Data excerpt ::
============

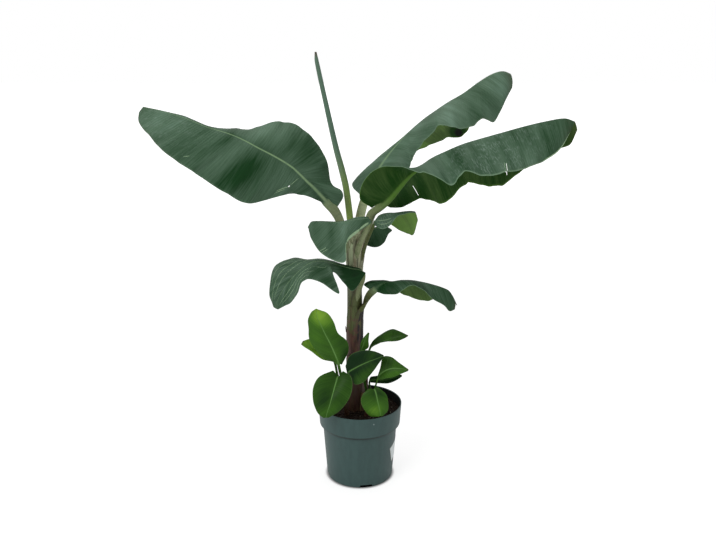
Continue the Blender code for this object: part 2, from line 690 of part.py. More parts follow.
def leaf_surfaces(leaf, size):
    """Grids of points of a leaf's upper and lower surface, from left margin to right margin."""
    middle, forward, side, up, margins, rib, in_blade = leaf_frame(leaf, size)
    strips = np.linspace(0, 1, size["blade_strips"] + 1)
    arch, wing, wing_slope = 0.08, size["wing"], 1.0
    halves = []
    for sign, margin in zip((-1, 1), margins):
        edge = middle + sign * rib[:, None] * side
        wall = (sign * side * math.cos(wing_slope) + up * math.sin(wing_slope)) * wing
        reach = np.where(in_blade[:, None], margin - edge, wall)
        width = np.linalg.norm(reach, axis=1, keepdims=True)
        reach = np.where(width < wing, unit(reach) * wing, reach)
        crown = unit(np.cross(reach, forward)) * sign * np.maximum(width, wing) * in_blade[:, None]
        halves.append([edge + reach * u + crown * arch * 4 * u * (1 - u) for u in strips])
    across = np.linspace(-1, 1, size["rib_strips"] + 1)[1:-1]
    depth = 0.9 * rib
    channel = [
        middle + (x * rib)[:, None] * side - (0.35 * depth * (1 - x * x))[:, None] * up for x in across
    ]
    keel = [
        middle + (x * rib)[:, None] * side - (BLADE + depth * math.sqrt(1 - x * x))[:, None] * up
        for x in across
    ]
    upper = np.stack(halves[0][::-1] + channel + halves[1], axis=1)
    normal = unit(np.cross(np.gradient(upper, axis=1), np.gradient(upper, axis=0)))
    rib_edges = (size["blade_strips"], size["blade_strips"] + size["rib_strips"])
    for column in rib_edges:
        normal[:, column] = unit(normal[:, column] + up)
    lower = upper - BLADE * normal
    lower[:, rib_edges[0] + 1 : rib_edges[1]] = np.stack(keel, axis=1)
    return upper, lower


def two_sided_faces(rows, columns):
    """Triangles of a closed sheet: an upper grid of points, then the same grid underneath."""
    under = rows * columns
    index = np.arange(under).reshape(rows, columns)
    faces = []
    for i in range(rows - 1):
        for j in range(columns - 1):
            a, b = index[i, j], index[i, j + 1]
            c, d = index[i + 1, j + 1], index[i + 1, j]
            faces += [(a, b, c), (a, c, d)]
            faces += [(c + under, b + under, a + under), (d + under, c + under, a + under)]
    for edge in (index[:, 0], index[::-1, -1], index[0, ::-1], index[-1, :]):
        for p, q in zip(edge[:-1], edge[1:]):
            faces += [(p, q, q + under), (p, q + under, p + under)]
    return [tuple(int(k) for k in face) for face in faces]


def make_leaf(name, leaf, collection, material):
    """One closed solid: upper and lower surface split into triangles alike, with thin edges."""
    upper, lower = leaf_surfaces(leaf, SIZES[leaf["size"]])
    faces = two_sided_faces(*upper.shape[:2])
    points = np.concatenate([upper.reshape(-1, 3), lower.reshape(-1, 3)])
    return add_mesh(name, points, faces, material, collection)


def make_label(collection, material):
    """A thin sticker that follows the body of the pot."""
    steps = 5
    columns = steps + 1
    layers = []
    for lift in (LABEL_LIFT + LABEL_THICKNESS, LABEL_LIFT):
        for i in range(columns):
            for j in range(columns):
                a = LABEL_WIDTH * j / steps
                b = LABEL_DROP * i / steps
                along = a * math.cos(LABEL_TILT) + b * math.sin(LABEL_TILT)
                height = LABEL_CORNER_HEIGHT + a * math.sin(LABEL_TILT) - b * math.cos(LABEL_TILT)
                radius = radius_at(BODY, height) + lift
                turn = LABEL_CORNER_TURN + along / radius
                layers.append((radius * math.cos(turn), radius * math.sin(turn), height))
    faces = [face[::-1] for face in two_sided_faces(columns, columns)]
    return add_mesh("pot_label", layers, faces, material, collection)


def main():
    clear_scene()
    plant = new_collection("potted_banana_plant")
    cutters = new_collection("cutters", hidden=True)
    materials = {name: make_material(name) for name in COLOURS}

    make_pot(plant, cutters, materials["pot"])
    make_label(plant, materials["label"])
    soil = make_soil(plant, materials["soil"])
    make_stem("pseudostem", plant, materials["stem"])
    stem_room = as_cutter(make_stem("stem_room", cutters, None, GAP))
    add_cut(soil, stem_room)
    rooms = {"pseudostem": stem_room}
    for name in SHOOTS:
        make_shoot(name, plant, materials["shoot"])
        rooms[name] = as_cutter(make_shoot(name, cutters, None, name + "_room", GAP))
        add_cut(soil, rooms[name])

    spear = make_spear(plant, materials["spear"])
    add_cut(spear, stem_room)
    for name, leaf in LEAVES.items():
        young = name.startswith("pup")
        obj = make_leaf(name, leaf, plant, materials["young" if young else "leaf"])
        add_cut(obj, rooms[leaf["on"]])


main()
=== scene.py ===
import math
import random

import bmesh
import bpy
import numpy as np
from bpy.props import FloatProperty, FloatVectorProperty, IntProperty, PointerProperty
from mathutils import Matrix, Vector, noise


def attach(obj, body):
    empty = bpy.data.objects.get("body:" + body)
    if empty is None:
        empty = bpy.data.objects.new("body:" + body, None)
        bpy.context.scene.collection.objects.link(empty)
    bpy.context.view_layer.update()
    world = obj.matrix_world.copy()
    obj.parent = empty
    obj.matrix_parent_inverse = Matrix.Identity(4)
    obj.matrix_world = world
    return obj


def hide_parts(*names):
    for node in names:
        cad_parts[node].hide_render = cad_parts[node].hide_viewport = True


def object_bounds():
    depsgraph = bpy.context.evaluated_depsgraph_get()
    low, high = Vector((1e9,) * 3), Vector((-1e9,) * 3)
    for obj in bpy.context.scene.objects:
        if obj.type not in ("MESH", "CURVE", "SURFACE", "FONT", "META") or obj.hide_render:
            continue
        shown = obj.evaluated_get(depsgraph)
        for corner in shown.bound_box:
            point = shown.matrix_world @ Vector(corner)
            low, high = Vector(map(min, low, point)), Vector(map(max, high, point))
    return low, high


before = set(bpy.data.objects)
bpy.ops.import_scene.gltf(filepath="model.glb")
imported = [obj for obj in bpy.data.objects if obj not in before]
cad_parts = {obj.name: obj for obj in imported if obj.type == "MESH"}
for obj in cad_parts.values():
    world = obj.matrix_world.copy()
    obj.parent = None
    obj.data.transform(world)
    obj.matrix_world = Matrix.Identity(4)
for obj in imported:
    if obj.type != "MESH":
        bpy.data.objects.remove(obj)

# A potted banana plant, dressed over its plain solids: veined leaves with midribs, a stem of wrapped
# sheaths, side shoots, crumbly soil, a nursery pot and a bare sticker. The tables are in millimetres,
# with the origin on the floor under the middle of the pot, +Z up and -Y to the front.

bl_info = {
    "name": "Potted banana plant",
    "version": (1, 0, 0),
    "blender": (4, 5, 0),
    "location": "3D View > Sidebar > Plant",
    "description": "Dresses a young banana plant in a nursery pot",
    "category": "Add Mesh",
}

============

What you need to do :: Copy out the full listing exactly.

Response ::
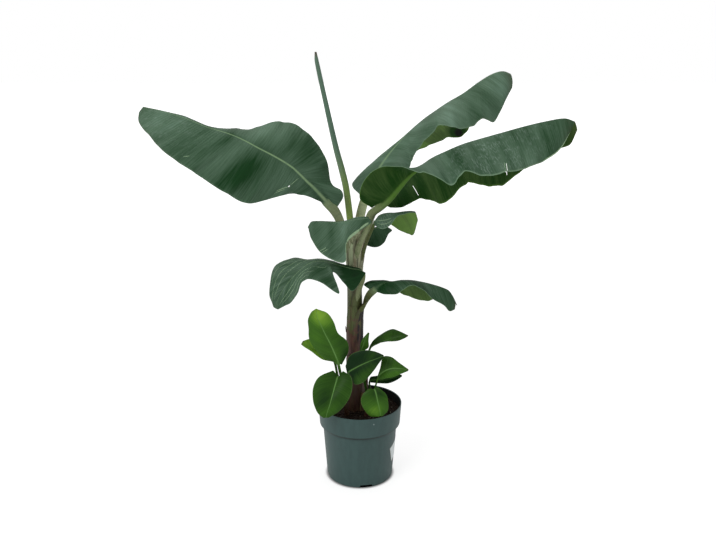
Continue the Blender code for this object: part 2, from line 690 of part.py. More parts follow.
def leaf_surfaces(leaf, size):
    """Grids of points of a leaf's upper and lower surface, from left margin to right margin."""
    middle, forward, side, up, margins, rib, in_blade = leaf_frame(leaf, size)
    strips = np.linspace(0, 1, size["blade_strips"] + 1)
    arch, wing, wing_slope = 0.08, size["wing"], 1.0
    halves = []
    for sign, margin in zip((-1, 1), margins):
        edge = middle + sign * rib[:, None] * side
        wall = (sign * side * math.cos(wing_slope) + up * math.sin(wing_slope)) * wing
        reach = np.where(in_blade[:, None], margin - edge, wall)
        width = np.linalg.norm(reach, axis=1, keepdims=True)
        reach = np.where(width < wing, unit(reach) * wing, reach)
        crown = unit(np.cross(reach, forward)) * sign * np.maximum(width, wing) * in_blade[:, None]
        halves.append([edge + reach * u + crown * arch * 4 * u * (1 - u) for u in strips])
    across = np.linspace(-1, 1, size["rib_strips"] + 1)[1:-1]
    depth = 0.9 * rib
    channel = [
        middle + (x * rib)[:, None] * side - (0.35 * depth * (1 - x * x))[:, None] * up for x in across
    ]
    keel = [
        middle + (x * rib)[:, None] * side - (BLADE + depth * math.sqrt(1 - x * x))[:, None] * up
        for x in across
    ]
    upper = np.stack(halves[0][::-1] + channel + halves[1], axis=1)
    normal = unit(np.cross(np.gradient(upper, axis=1), np.gradient(upper, axis=0)))
    rib_edges = (size["blade_strips"], size["blade_strips"] + size["rib_strips"])
    for column in rib_edges:
        normal[:, column] = unit(normal[:, column] + up)
    lower = upper - BLADE * normal
    lower[:, rib_edges[0] + 1 : rib_edges[1]] = np.stack(keel, axis=1)
    return upper, lower


def two_sided_faces(rows, columns):
    """Triangles of a closed sheet: an upper grid of points, then the same grid underneath."""
    under = rows * columns
    index = np.arange(under).reshape(rows, columns)
    faces = []
    for i in range(rows - 1):
        for j in range(columns - 1):
            a, b = index[i, j], index[i, j + 1]
            c, d = index[i + 1, j + 1], index[i + 1, j]
            faces += [(a, b, c), (a, c, d)]
            faces += [(c + under, b + under, a + under), (d + under, c + under, a + under)]
    for edge in (index[:, 0], index[::-1, -1], index[0, ::-1], index[-1, :]):
        for p, q in zip(edge[:-1], edge[1:]):
            faces += [(p, q, q + under), (p, q + under, p + under)]
    return [tuple(int(k) for k in face) for face in faces]


def make_leaf(name, leaf, collection, material):
    """One closed solid: upper and lower surface split into triangles alike, with thin edges."""
    upper, lower = leaf_surfaces(leaf, SIZES[leaf["size"]])
    faces = two_sided_faces(*upper.shape[:2])
    points = np.concatenate([upper.reshape(-1, 3), lower.reshape(-1, 3)])
    return add_mesh(name, points, faces, material, collection)


def make_label(collection, material):
    """A thin sticker that follows the body of the pot."""
    steps = 5
    columns = steps + 1
    layers = []
    for lift in (LABEL_LIFT + LABEL_THICKNESS, LABEL_LIFT):
        for i in range(columns):
            for j in range(columns):
                a = LABEL_WIDTH * j / steps
                b = LABEL_DROP * i / steps
                along = a * math.cos(LABEL_TILT) + b * math.sin(LABEL_TILT)
                height = LABEL_CORNER_HEIGHT + a * math.sin(LABEL_TILT) - b * math.cos(LABEL_TILT)
                radius = radius_at(BODY, height) + lift
                turn = LABEL_CORNER_TURN + along / radius
                layers.append((radius * math.cos(turn), radius * math.sin(turn), height))
    faces = [face[::-1] for face in two_sided_faces(columns, columns)]
    return add_mesh("pot_label", layers, faces, material, collection)


def main():
    clear_scene()
    plant = new_collection("potted_banana_plant")
    cutters = new_collection("cutters", hidden=True)
    materials = {name: make_material(name) for name in COLOURS}

    make_pot(plant, cutters, materials["pot"])
    make_label(plant, materials["label"])
    soil = make_soil(plant, materials["soil"])
    make_stem("pseudostem", plant, materials["stem"])
    stem_room = as_cutter(make_stem("stem_room", cutters, None, GAP))
    add_cut(soil, stem_room)
    rooms = {"pseudostem": stem_room}
    for name in SHOOTS:
        make_shoot(name, plant, materials["shoot"])
        rooms[name] = as_cutter(make_shoot(name, cutters, None, name + "_room", GAP))
        add_cut(soil, rooms[name])

    spear = make_spear(plant, materials["spear"])
    add_cut(spear, stem_room)
    for name, leaf in LEAVES.items():
        young = name.startswith("pup")
        obj = make_leaf(name, leaf, plant, materials["young" if young else "leaf"])
        add_cut(obj, rooms[leaf["on"]])


main()
=== scene.py ===
import math
import random

import bmesh
import bpy
import numpy as np
from bpy.props import FloatProperty, FloatVectorProperty, IntProperty, PointerProperty
from mathutils import Matrix, Vector, noise


def attach(obj, body):
    empty = bpy.data.objects.get("body:" + body)
    if empty is None:
        empty = bpy.data.objects.new("body:" + body, None)
        bpy.context.scene.collection.objects.link(empty)
    bpy.context.view_layer.update()
    world = obj.matrix_world.copy()
    obj.parent = empty
    obj.matrix_parent_inverse = Matrix.Identity(4)
    obj.matrix_world = world
    return obj


def hide_parts(*names):
    for node in names:
        cad_parts[node].hide_render = cad_parts[node].hide_viewport = True


def object_bounds():
    depsgraph = bpy.context.evaluated_depsgraph_get()
    low, high = Vector((1e9,) * 3), Vector((-1e9,) * 3)
    for obj in bpy.context.scene.objects:
        if obj.type not in ("MESH", "CURVE", "SURFACE", "FONT", "META") or obj.hide_render:
            continue
        shown = obj.evaluated_get(depsgraph)
        for corner in shown.bound_box:
            point = shown.matrix_world @ Vector(corner)
            low, high = Vector(map(min, low, point)), Vector(map(max, high, point))
    return low, high


before = set(bpy.data.objects)
bpy.ops.import_scene.gltf(filepath="model.glb")
imported = [obj for obj in bpy.data.objects if obj not in before]
cad_parts = {obj.name: obj for obj in imported if obj.type == "MESH"}
for obj in cad_parts.values():
    world = obj.matrix_world.copy()
    obj.parent = None
    obj.data.transform(world)
    obj.matrix_world = Matrix.Identity(4)
for obj in imported:
    if obj.type != "MESH":
        bpy.data.objects.remove(obj)

# A potted banana plant, dressed over its plain solids: veined leaves with midribs, a stem of wrapped
# sheaths, side shoots, crumbly soil, a nursery pot and a bare sticker. The tables are in millimetres,
# with the origin on the floor under the middle of the pot, +Z up and -Y to the front.

bl_info = {
    "name": "Potted banana plant",
    "version": (1, 0, 0),
    "blender": (4, 5, 0),
    "location": "3D View > Sidebar > Plant",
    "description": "Dresses a young banana plant in a nursery pot",
    "category": "Add Mesh",
}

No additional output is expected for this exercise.